Close the back of the camera and, whilst keeping light pressure to keep it from popping open, now rotate the base hatch closed. Finally rotate the small lever anti-clockwise and snap it back into the recess. The final part of the inspection is to gently clean the front of the lens with a NEW lens cloth and wipe the whole body over with an old one.

Having completed this you will have become quite familiar with the camera and should be able to use it successfully.

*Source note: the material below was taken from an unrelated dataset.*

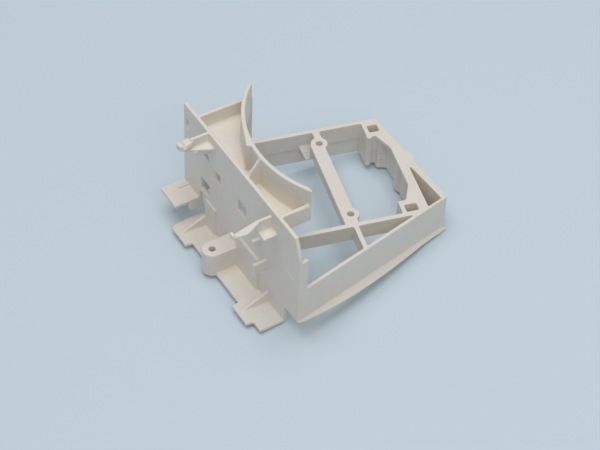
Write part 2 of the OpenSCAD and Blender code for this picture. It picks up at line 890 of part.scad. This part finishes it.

One further thing, loading a film requires you to tuck the film leader onto a slot on the take up spool, best practice is to crease the film to give it a bit of a grip and to advance one or two frames before closing the back. After closing the back move the film counter to the little diamond symbol using the exposed knurled ring at the base of the camera. Note also that in use the camera counts DOWN, so if you put in a 24exp film set the counter to 26 at this point. Advance and release two frames, covering the lens as you do so, you now have unexposed film in the gate.